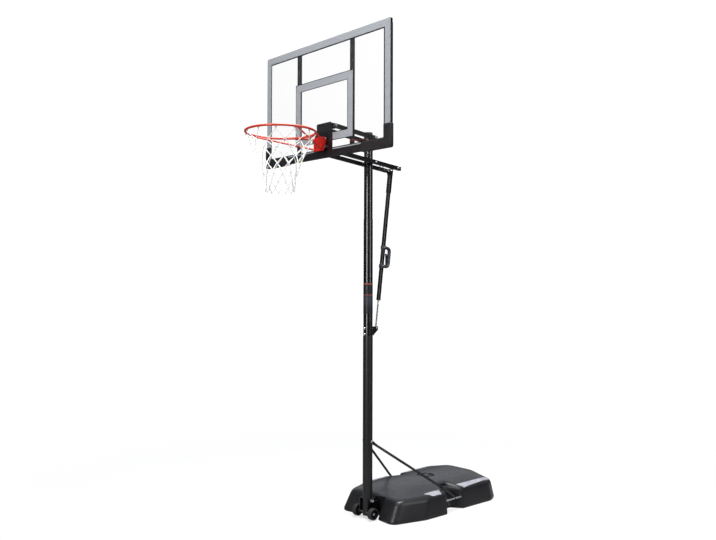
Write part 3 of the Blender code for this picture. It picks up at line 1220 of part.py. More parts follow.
def make_trigger(body, across):
    root_out, root_along = trigger_root()
    lean = Matrix.Rotation(TRIGGER_LEAN, 2)
    half = TRIGGER_DEPTH / 2
    side = [(-half, 0), (half, 0), (half, TRIGGER_LENGTH), (-half - 0.003, TRIGGER_LENGTH),
            (-half, TRIGGER_LENGTH * 0.82)]
    outline = rounded(side, [0, 0, 0.003, 0.0025, 0.02], 3)
    leaned = [Vector((root_out, root_along)) + Vector(point) @ lean for point in outline]
    wide = TRIGGER_WIDTH / 2
    blade = prism([tuple(point) for point in leaned], -wide, wide, across)
    lever = make_piece('trigger', blade, body, 'moulded_black')
    join(lever, body, prism(circle(TRIGGER_ROOT, 14, (root_out, root_along)), -wide, wide, across))
    bevel(lever, 0.0010)
    cut(lever, body, prism(circle(TRIGGER_PIN_RADIUS + GAP, 10, (root_out, root_along)), -wide - 0.01,
                           wide + 0.01, across))


def report_places():
    """Joint places in the finished frame, for the record."""
    root_out, root_along = trigger_root()
    places = {
        'lower pivot': LOWER_PIVOT, 'upper pivot': UPPER_PIVOT, 'front lower': FRONT_LOWER,
        'front upper': FRONT_UPPER, 'rim hinge': RIM_HINGE, 'wheel axis': WHEEL_AXIS,
        'strut foot': STRUT_FOOT, 'strut pin': STRUT_PIN,
        'trigger pivot': STRUT @ Vector((0, root_out, root_along)),
        'base centre': Vector((0, BASE_CENTRE, 0)),
    }
    for name, place in places.items():
        at = place + SHIFT
        print(f'{name}: {at.x:.5f} {at.y:.5f} {at.z:.5f}')
    direction = STRUT.to_3x3() @ Vector((0, 0, 1))
    print(f'strut direction: {direction.x:.5f} {direction.y:.5f} {direction.z:.5f}')


def main():
    clear_scene()
    root = Body('stand', Vector((0, 0, 0)))
    lower = Body('lower_arms', LOWER_PIVOT, root)
    upper = Body('upper_arms', UPPER_PIVOT, root)
    board = Body('board', FRONT_LOWER, lower)
    rim = Body('rim', RIM_HINGE, board)
    tube_body = Body('strut_tube', STRUT_FOOT, root)
    root_out, root_along = trigger_root()
    trigger_body = Body('trigger', STRUT @ Vector((0, root_out, root_along)), tube_body)
    wheels = {'left': Body('wheel_left', WHEEL_AXIS, root), 'right': Body('wheel_right', WHEEL_AXIS, root)}
    cap_body = Body('fill_cap', Vector((0, CAP_CENTRE, BASE_CREST)), root)
    make_base(root, cap_body)
    make_foot(root, wheels)
    make_braces(root)
    make_pole(root)
    make_strut_bracket(root)
    make_arms(lower, upper)
    make_bracket(board)
    make_board(board)
    make_rim_mount(board)
    make_rim(rim)
    make_net(rim)
    make_strut(root, tube_body, trigger_body)
    report_places()


main()
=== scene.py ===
import math
import random

import bmesh
import bpy
from mathutils import Matrix, Vector
from mathutils.bvhtree import BVHTree


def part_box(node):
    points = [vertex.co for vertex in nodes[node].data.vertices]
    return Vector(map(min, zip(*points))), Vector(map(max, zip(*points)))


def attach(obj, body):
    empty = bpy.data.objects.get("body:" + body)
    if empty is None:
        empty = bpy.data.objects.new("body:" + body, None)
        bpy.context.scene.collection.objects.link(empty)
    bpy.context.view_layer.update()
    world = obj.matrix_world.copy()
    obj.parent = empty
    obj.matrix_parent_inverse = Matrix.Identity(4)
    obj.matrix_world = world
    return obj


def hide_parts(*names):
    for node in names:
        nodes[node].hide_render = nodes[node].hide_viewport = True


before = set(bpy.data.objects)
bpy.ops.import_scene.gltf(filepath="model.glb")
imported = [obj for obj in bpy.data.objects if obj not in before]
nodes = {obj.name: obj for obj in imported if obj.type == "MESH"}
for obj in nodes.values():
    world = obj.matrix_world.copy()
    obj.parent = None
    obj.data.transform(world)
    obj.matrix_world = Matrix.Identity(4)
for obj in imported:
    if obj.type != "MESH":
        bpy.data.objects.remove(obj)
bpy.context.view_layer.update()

shiftY = -0.0402            # the pole's axis, along Y in the shared frame
rimHeight = 2.754
boardFace = -0.449 + shiftY
boardLow = 2.624
turn = 2 * math.pi


# small tools: colours, nodes and finishes

def hexToLinear(code):
    parts = [int(code[i:i + 2], 16) / 255 for i in (1, 3, 5)]
    return tuple(p / 12.92 if p <= 0.04045 else ((p + 0.055) / 1.055) ** 2.4 for p in parts) + (1.0,)


def addNode(tree, kind, settings=None, links=None):
    node = tree.nodes.new(kind)
    for key, value in (settings or {}).items():
        if key == "stops":              # a colour ramp's places and hex colours
            while len(node.color_ramp.elements) < len(value):
                node.color_ramp.elements.new(1.0)
            for stop, (place, code) in zip(node.color_ramp.elements, value):
                stop.position = place
                stop.color = hexToLinear(code)
        elif isinstance(key, int) or key in node.inputs:
            node.inputs[key].default_value = value
        else:
            setattr(node, key, value)
    for key, socket in (links or {}).items():
        tree.links.new(socket, node.inputs[key])
    return node


def perMetre(millimetres):
    return 1000 / millimetres           # a texture scale that repeats at this size


def newFinish(name, settings):
    finish = bpy.data.materials.new(name)
    finish.use_nodes = True
    tree = finish.node_tree
    shader = tree.nodes["Principled BSDF"]
    for key, value in settings.items():
        shader.inputs[key].default_value = value
    place = addNode(tree, "ShaderNodeTexCoord").outputs["Object"]   # metres in the shared frame
    return finish, tree, shader, place


def feed(tree, shader, colour, rough, relief=None):
    # joins what a finish has made to its shader
    for key, output in (("Base Color", colour), ("Roughness", rough), ("Normal", relief)):
        if output:
            tree.links.new(output, shader.inputs[key])


# finishes

noiseSpan = {"From Min": 0.3, "From Max": 0.7}      # where most values of a noise texture lie


def powderCoat(name, s):
    # polyester powder baked on steel: an even skin, a faint orange peel that softens highlights
    finish, tree, shader, place = newFinish(name,
                                            {"IOR": 1.5, "Coat Weight": s["coat"], "Coat Roughness": 0.17})
    cloud = addNode(tree, "ShaderNodeTexNoise", {"Scale": perMetre(s["cloud"]), "Detail": 3.0},
                    {"Vector": place})
    colour = addNode(tree, "ShaderNodeValToRGB", {"stops": [(0.32, s["deep"]), (0.68, s["light"])]},
                     {"Fac": cloud.outputs["Fac"]})
    rough = addNode(tree, "ShaderNodeMapRange", {**noiseSpan, "To Min": s["rough"],
                                                 "To Max": s["rough"] + 0.05},
                    {"Value": cloud.outputs["Fac"]})
    peel = addNode(tree, "ShaderNodeTexNoise", {"Scale": perMetre(4.0), "Detail": 1.0}, {"Vector": place})
    bump = addNode(tree, "ShaderNodeBump", {"Strength": 0.6, "Distance": s["peel"] / 1000},
                   {"Height": peel.outputs["Fac"]})
    feed(tree, shader, colour.outputs["Color"], rough.outputs["Result"], bump.outputs["Normal"])
    return finish


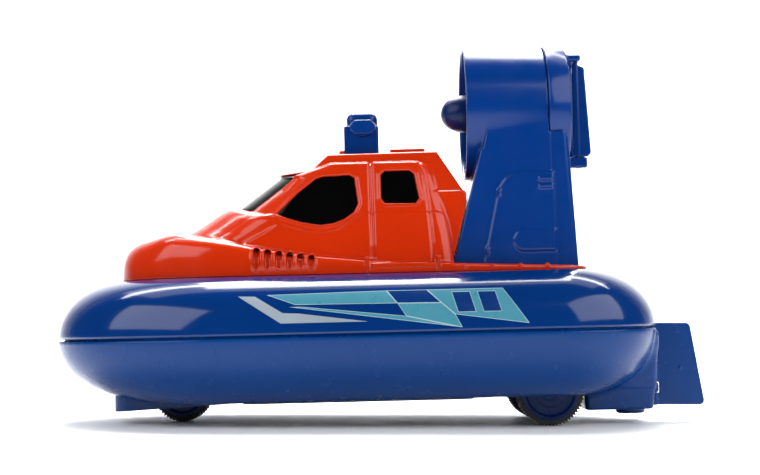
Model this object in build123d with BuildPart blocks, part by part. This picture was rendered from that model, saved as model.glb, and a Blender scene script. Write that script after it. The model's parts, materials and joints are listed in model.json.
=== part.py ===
"""Toy radio-controlled hovercraft: a two-shell hull on small wheels, a cabin and a ducted fan tower.

Everything is drawn in the hull's own level frame: the origin lies on the seam plane between the two hull
shells, +X runs aft, -Y is port and +Z is up. The rear wheels are larger than the front one, so the hull
stands slightly bow down. STANCE holds that tilt and puts the floor under the wheels at z = 0.
"""
import os
from math import acos, asin, atan2, cos, hypot, pi, radians, sin, tan

from build123d import *

os.makedirs("parts", exist_ok=True)

# Hull
BOW_X = -137.4
STERN_X = 113.8
HALF_BEAM = 61.0
BOW_CENTRE_X = -64.0
STERN_CORNER = (42.0, 48.0)
UPPER_HEIGHT = 24.3
UPPER_INSETS = (28.8, 23.0, 28.8)
LOWER_DEPTH = 26.6
LOWER_INSETS = (44.6, 21.0, 30.0)
SEAM_GAP = 0.4
WALL = 1.8
SLOT = 0.3
MIDSHIP_SHIFT = -0.11

# Wheels
FRONT_X, FRONT_Z, FRONT_R, FRONT_WIDTH = -85.2, -22.9, 12.6, 10.0
REAR_X, REAR_Z, REAR_R, REAR_WIDTH = 68.0, -25.3, 13.9, 9.0
REAR_OUTER_Y = 29.7
AXLE_R = 1.5
TYRE_DEPTH = 2.2
RIB = 0.7

# Superstructure: height, front x, half width and rear x of the cabin at each crease
CABIN_LEVELS = (
    (24.3, -86.0, 33.0, 29.0),
    (36.0, -85.0, 32.0, 31.5),
    (43.0, -83.0, 30.6, 33.0),
    (54.5, -61.0, 28.0, 35.6),
    (58.0, -55.5, 26.8, 36.3),
    (68.0, -41.5, 23.2, 29.0),
    (71.2, -27.0, 21.5, 27.0),
)
CABIN_NOSE = 28.0
QUARTER_WINDOW = (
    (-41.0, 50.0), (-24.0, 64.6), (-11.2, 65.0), (-9.6, 53.0), (-13.5, 48.0), (-24.0, 45.4), (-33.0, 47.0),
)
DOOR_WINDOW = ((1.0, 66.6), (14.6, 66.4), (16.2, 53.4), (1.2, 54.0))
COWL_NOSE_X = -110.3
COWL_END_X = 86.2
COWL_HALF_WIDTH = 37.5
COWL_NOSE = 45.0
COWL_SHOULDER_X = 30.0
COWL_END_HALF = 30.5
DECK_Z = 24.3
ROOF_Z = 75.4
ROOF_FRONT, ROOF_REAR, ROOF_HALF_WIDTH = -25.0, 24.6, 18.0

# Fan tower
DUCT_FRONT, DUCT_REAR, DUCT_Z = 37.0, 73.0, 93.4
DUCT_R_FRONT, DUCT_R_REAR = 28.8, 27.2
DUCT_WALL = 1.7
RING_END = 81.0
TOWER_HALF_WIDTH = 26.9
FAN_R = 25.0
HUB_R = 8.0
VANE_Y, VANE_X = 10.0, 85.0

# Searchlight
LIGHT_X = -6.5
POST_TOP = 88.8

# Battery bay
BAY_FRONT, BAY_REAR, BAY_HALF_WIDTH, BAY_TOP = -56.0, 35.0, 28.0, -8.0
CELL_R, CELL_LENGTH, CELL_COUNT, CELL_PITCH = 7.1, 49.5, 6, 14.6

# Gears
MODULE = 0.5
BACKLASH = 0.07
PRESSURE_ANGLE = radians(20)
AXLE_TEETH, DRIVE_TEETH = 28, 12
STEER_TEETH, SERVO_TEETH = 32, 12
DRIVE_ANGLE = 110.0

# The tilt that sets both wheel sizes on the floor
span_x = REAR_X - FRONT_X
span_z = REAR_Z - FRONT_Z
pitch = asin((REAR_R - FRONT_R) / hypot(span_x, span_z)) - atan2(span_z, span_x)
seam_height = FRONT_R - FRONT_X * sin(pitch) - FRONT_Z * cos(pitch)
STANCE = Plane(
    origin=(MIDSHIP_SHIFT, 0, seam_height),
    x_dir=(cos(pitch), 0, sin(pitch)),
    z_dir=(-sin(pitch), 0, cos(pitch)),
).location


def save(piece, name):
    """Stand a finished piece in the tilted hull and write it as one node."""
    piece.part.label = name
    placed = piece.part.moved(STANCE)
    placed.label = name
    export_step(placed, f"parts/{name}.step")


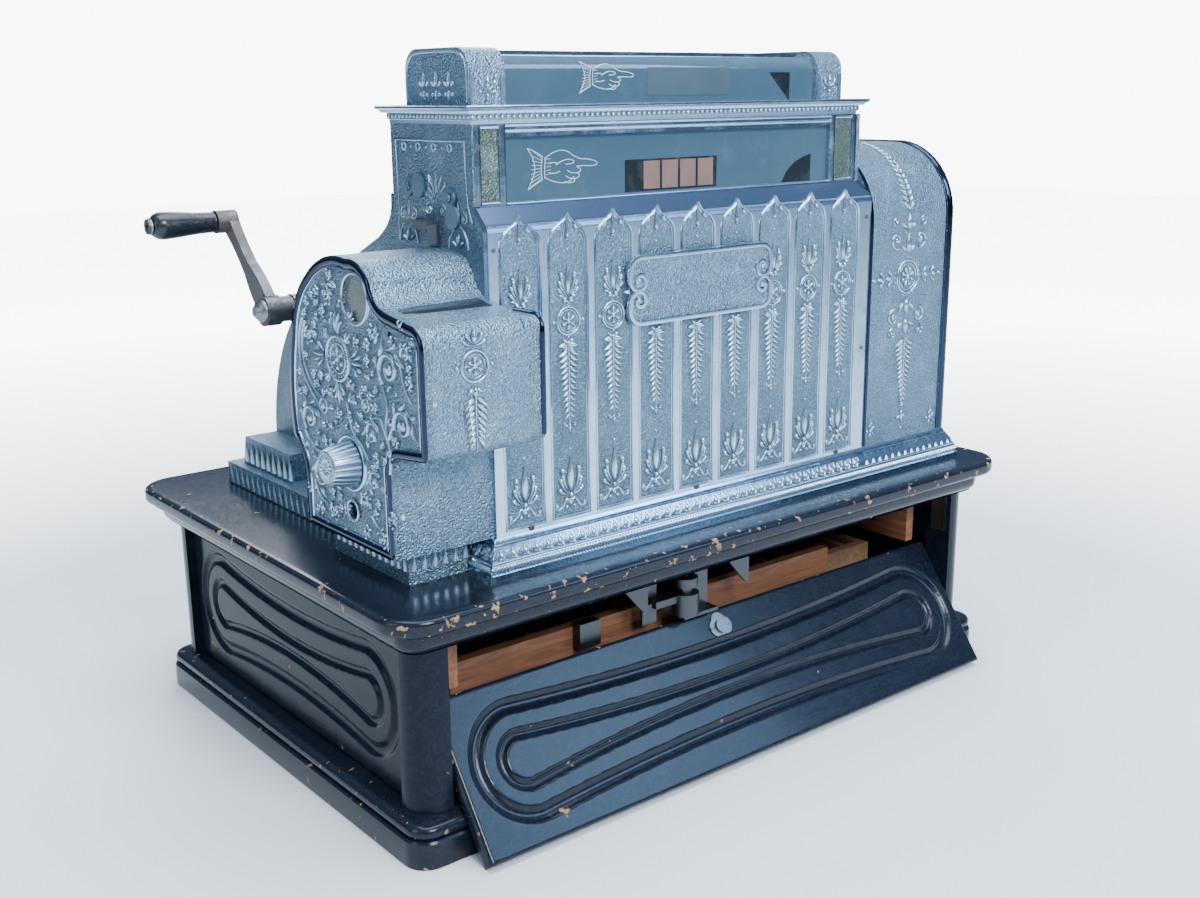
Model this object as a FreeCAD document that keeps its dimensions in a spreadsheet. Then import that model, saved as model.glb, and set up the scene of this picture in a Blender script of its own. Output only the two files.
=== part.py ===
import FreeCAD, Part
import math
import os
import Sketcher

# A crank-worked ticket register: a nickel-plated cabinet on a wooden drawer base.
# Millimetres. +X is to the right along the customer's front, +Y goes away from the customer
# to the clerk's side, +Z is up. The origin is the middle of the base's underside.

Vector = FreeCAD.Vector

# Driving sizes. Each one is set here once, and the sheet of the document holds them all.
SIZES = {
    # wooden base
    "top_width": 700.0,
    "top_depth": 485.0,
    "top_surface": 202.0,
    "nosing_thick": 14.0,
    "nosing_corner": 35.0,
    "nosing_round": 5.0,
    "moulding_thick": 19.0,
    "moulding_inset": 15.0,
    "moulding_cove": 9.0,
    "case_width": 648.0,
    "case_depth": 437.0,
    "post_size": 28.0,
    "post_round": 23.0,
    "plinth_width": 672.0,
    "plinth_depth": 462.0,
    "plinth_height": 37.0,
    "plinth_corner": 20.0,
    "plinth_wall": 40.0,
    "plinth_bevel": 6.0,
    "board_thick": 12.0,
    "side_thick": 14.0,
    "side_recess": 8.0,
    # routed ornament of the wooden panels
    "groove_wide": 10.0,
    "groove_narrow": 7.0,
    "groove_deep": 3.0,
    "loop_margin": 17.0,
    "loop_height": 43.0,
    "loop_waist": 33.0,
    "inner_margin": 39.0,
    "inner_height": 20.0,
    "inner_waist": 7.0,
    # loose front panel, leaning on the plinth
    "panel_gap": 2.0,
    "panel_height": 130.0,
    "panel_thick": 12.0,
    "panel_lean_angle": 36.0,
    "panel_shift": 1.0,
    "lock_drop": 17.0,
    "lock_inset": 2.0,
    "lock_width": 40.0,
    "lock_height": 32.0,
    "lock_thick": 8.0,
    "bolt_width": 16.0,
    "bolt_thick": 3.4,
    "bolt_fit": 0.3,
    "lobe_size": 7.5,
    "barrel_size": 6.0,
    # drawer and what carries it
    "runner_width": 40.0,
    "runner_thick": 6.0,
    "drawer_half": 255.0,
    "drawer_back": -150.0,
    "drawer_rim": 110.0,
    "drawer_wall": 10.0,
    "drawer_gap": 0.4,
    "rail_grip": 12.0,
    "till_bays": 5.0,
    "front_thick": 16.0,
    "front_gap": 1.5,
    "till_rim": 104.0,
    "till_wall": 6.0,
    "liner_inside": 268.0,
    "liner_thick": 10.0,
    "liner_bottom": 117.0,
    "liner_front": -187.0,
    "inner_board_front": -166.0,
    "inner_board_right": 175.0,
    "inner_board_rim": 126.0,
    # ironwork behind the front opening
    "iron_thick": 3.0,
    "pin_size": 3.0,
    "pin_fit": 0.05,
    "catch_across": -35.0,
    "catch_along": -190.0,
    "catch_foot": 118.5,
    "catch_drum": 12.0,
    "catch_drum_tall": 20.0,
    "catch_waist": 6.0,
    "catch_waist_tall": 6.0,
    "catch_head": 11.0,
    "catch_head_tall": 8.0,
    "catch_arm": 36.0,
    "catch_arm_width": 6.0,
    "catch_arm_drop": 1.0,
    "fin_reach": 38.0,
    "fin_tip": 4.0,
    "left_fin_tip": -79.0,
    "right_fin_tip": 41.0,
    "bracket_arm": 20.0,
    "bracket_leg": 40.0,
    "bracket_width": 16.0,
    "bracket_inset": 5.0,
    "stop_across": -140.0,
    "stop_size": 22.0,
    "stop_proud": 4.0,
    "hanger_reach": 42.0,
    "hanger_width": 34.0,
    "hanger_leg": 19.0,
    "hanger_deep": 11.0,
    "hanger_hole_drop": 34.0,
    # nickel-plated cabinet
    "metal_left": -232.0,
    "metal_seam": 188.0,
    "metal_right": 308.0,
    "metal_front": -193.0,
    "metal_plinth_top": 229.6,
    "plinth_lip": 13.0,
    "plinth_slope": 15.0,
    "plinth_slope_run": 12.0,
    "plinth_extra": 1.5,
    "step_width": 31.0,
    "step_height": 20.0,
    "bench_height": 25.0,
    "bench_width": 21.7,
    "bench_long": 92.0,
    "sheet_thick": 6.0,
    "strip_pitch": 44.6,
    "strip_first": -204.2,
    "strip_half": 17.5,
    "strip_foot": 234.5,
    "strip_spring": 456.0,
    "strip_apex": 469.0,
    "strip_count": 9.0,
    "ogee_round": 16.0,
    "knee_rise": 7.0,
    "knee_inset": 3.0,
    "knee_round": 12.0,
    "knee_step": 1.0,
    "strip_deep": 1.5,
    "shoulder_spring": 459.0,
    "shoulder_top": 477.0,
    "name_middle": -23.0,
    "name_width": 161.0,
    "name_height": 56.5,
    "name_centre_up": 405.5,
    "name_thick": 3.0,
    "name_corner": 13.0,
    # indicator housing, cornice and dome
    "house_front": -176.0,
    "house_back": -64.0,
    "house_top": 536.0,
    "post_face": 28.0,
    "window_top": 526.5,
    "window_sill": 3.0,
    "right_post_face": 40.0,
    "frame_thick": 4.0,
    "lid_thick": 3.0,
    "back_face_tall": 56.0,
    "glass_lap": 6.0,
    "glass_thick": 3.0,
    "cornice_lip": 9.0,
    "cornice_thick": 13.0,
    "cornice_under": 5.0,
    "dome_left": -226.0,
    "dome_right": 172.6,
    "dome_front": -165.7,
    "dome_back": -79.8,
    "dome_height": 41.0,
    "dome_round": 16.0,
    "dome_cap_long": 32.0,
    "dome_inset": 2.0,
    "rail_thick": 3.0,
    # clerk's side
    "foot_flare": 30.0,
    "slope_angle": 24.7,
    "lever_axis_along": 4.0,
    "lever_axis_up": 240.0,
    "quadrant": 170.0,
    "cover_inset": 3.0,
    "cover_thick": 4.0,
    "slot_width": 8.0,
    "slot_low_angle": 2.0,
    "slot_high_angle": 62.0,
    "lever_rest_angle": 56.0,
    "lever_count": 4.0,
    "lever_first": -97.0,
    "lever_pitch": 50.0,
    "lever_thick": 4.0,
    "lever_width": 11.0,
    "lever_hub": 9.0,
    "lever_shaft": 5.0,
    "lever_knob": 8.0,
    "lever_proud": 20.0,
    # indicator wheels
    "wheel_axis_along": -120.0,
    "wheel_axis_up": 505.0,
    "wheel_size": 27.0,
    "wheel_width": 17.0,
    "wheel_first": -67.0,
    "wheel_pitch": 20.0,
    "wheel_shaft": 4.0,
    "tablet_left": -58.5,
    "tablet_height": 34.0,
    "tablet_width": 98.0,
    "tablet_thick": 4.0,
    # round-topped housing on the right
    "round_top": 507.0,
    "round_front": 67.0,
    "round_flat_end": 10.0,
    # ticket printer on the left
    "box_outer": -318.6,
    "plate_thick": 5.0,
    "box_front": -189.0,
    "box_back": -59.0,
    "bulge_front": -240.0,
    "bulge_foot": 313.0,
    "bulge_top": 410.0,
    "hump_top": 444.5,
    "swell_foot_drop": 50.0,
    "swell_top_drop": 15.0,
    "swell_round": 44.0,
    "back_inset": 6.0,
    "back_drop": 30.0,
    "back_round": 180.0,
    "nape_inset": 36.0,
    "nape_drop": 16.0,
    "nape_round": 70.0,
    "hump_set": 12.0,
    "hump_round": 74.0,
    "brow_set": 21.0,
    "brow_rise": 14.0,
    "brow_round": 33.0,
    "saddle_step": 2.0,
    "saddle_round": 24.0,
    "nose_drop": 3.0,
    "chin_round": 6.0,
    "chin_inset": 12.0,
    "chin_drop": 4.0,
    "throat_drop": 17.0,
    "throat_round": 14.0,
    "box_back_mid": -43.0,
    "box_shell": 3.0,
    "bulge_end": 15.0,
    "bulge_inset": 1.0,
    "bulge_end_drop": 5.0,
    "bulge_round": 16.0,
    "slot_gap": 8.0,
    "slot_left_inset": 6.0,
    "slot_right_inset": 12.0,
    "slot_along": -199.0,
    "window_along": -151.0,
    "window_up": 417.0,
    "window_size": 16.5,
    "window_rim": 3.0,
    "pane_inset": 1.0,
    "pane_thick": 2.0,
    "knob_along": -132.0,
    "knob_rise": 36.7,
    "knob_size": 18.0,
    "knob_long": 22.0,
    "knob_stem": 7.0,
    "flute_deep": 1.5,
    "flute_count": 20.0,
    "knob_taper": 0.8,
    "bush_rise": 26.2,
    "bush_size": 6.5,
    "bush_rim": 3.0,
    "roller_along": -197.0,
    "roller_up": 396.5,
    "roller_size": 8.0,
    "journal_size": 3.0,
    "journal_inset": 1.0,
    # crank
    "crank_along": -30.0,
    "crank_up": 396.0,
    "crank_shaft": 7.0,
    "sleeve_size": 11.0,
    "sleeve_end": -309.0,
    "flange_size": 17.0,
    "flange_thick": 4.0,
    "hub_size": 12.0,
    "hub_long": 12.5,
    "arm_long": 88.3,
    "arm_thick": 8.0,
    "arm_tilt_angle": 42.8,
    "arm_end": 9.0,
    "nut_size": 7.5,
    "nut_long": 7.0,
    "collar_long": 11.0,
    "shaft_end": 4.0,
    "arm_set_back": 2.5,
    "arm_waist": 6.5,
    "arm_sweep": 90.0,
    "boss_long": 9.0,
    "spindle_cap": 3.0,
    "grip_long": 51.0,
    "grip_size": 10.8,
    "grip_waist": 8.6,
    "grip_shoulder": 8.0,
    "grip_lip": 7.6,
    "spindle_size": 3.5,
    "spindle_head": 6.0,
    # small pieces of the left side face
    "keyhole_disc": 9.0,
    "keyhole_thick": 2.0,
    "stud_size": 2.5,
    "stud_head": 3.6,
    "stud_1_inset": 25.2,
    "stud_1_drop": 47.2,
    "disc_1_inset": 39.8,
    "disc_1_drop": 45.8,
    "stud_2_inset": 29.8,
    "stud_2_drop": 53.3,
    "disc_2_inset": 26.7,
    "disc_2_drop": 67.0,
    "cover_ear": 7.25,
    "side_hole_inset": 14.0,
    "side_hole_drop": 80.0,
    "strap_inset": 47.0,
    "strap_rise": 2.0,
    "strap_wide": 34.0,
    "strap_tall": 18.0,
    "strap_leg": 12.0,
    "strap_arm": 7.0,
    "strap_lip": 12.0,
    "strap_lip_thick": 2.0,
    # bought-in fits
    "run_fit": 0.05,
    "side_play": 0.5,
    "screw_proud": 1.2,
}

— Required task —
Can you write out the lines above, from the first one through the one containing "wide + 0.01, across))", exactly as they appear and nothing more?

— The result —
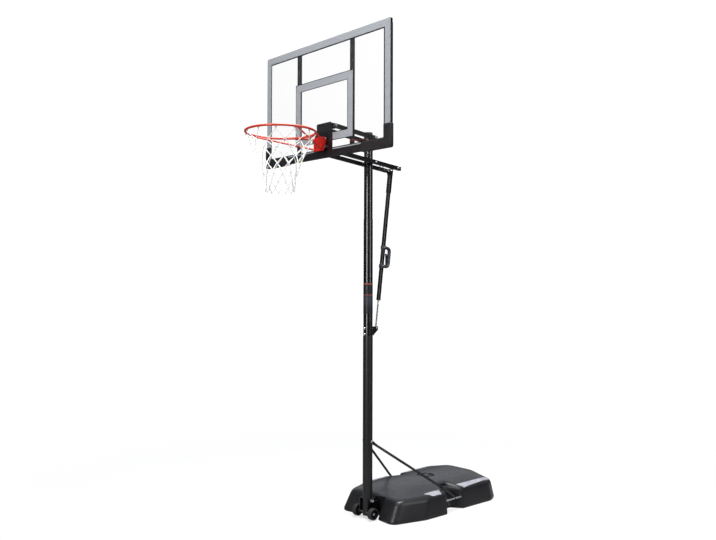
Write part 3 of the Blender code for this picture. It picks up at line 1220 of part.py. More parts follow.
def make_trigger(body, across):
    root_out, root_along = trigger_root()
    lean = Matrix.Rotation(TRIGGER_LEAN, 2)
    half = TRIGGER_DEPTH / 2
    side = [(-half, 0), (half, 0), (half, TRIGGER_LENGTH), (-half - 0.003, TRIGGER_LENGTH),
            (-half, TRIGGER_LENGTH * 0.82)]
    outline = rounded(side, [0, 0, 0.003, 0.0025, 0.02], 3)
    leaned = [Vector((root_out, root_along)) + Vector(point) @ lean for point in outline]
    wide = TRIGGER_WIDTH / 2
    blade = prism([tuple(point) for point in leaned], -wide, wide, across)
    lever = make_piece('trigger', blade, body, 'moulded_black')
    join(lever, body, prism(circle(TRIGGER_ROOT, 14, (root_out, root_along)), -wide, wide, across))
    bevel(lever, 0.0010)
    cut(lever, body, prism(circle(TRIGGER_PIN_RADIUS + GAP, 10, (root_out, root_along)), -wide - 0.01,
                           wide + 0.01, across))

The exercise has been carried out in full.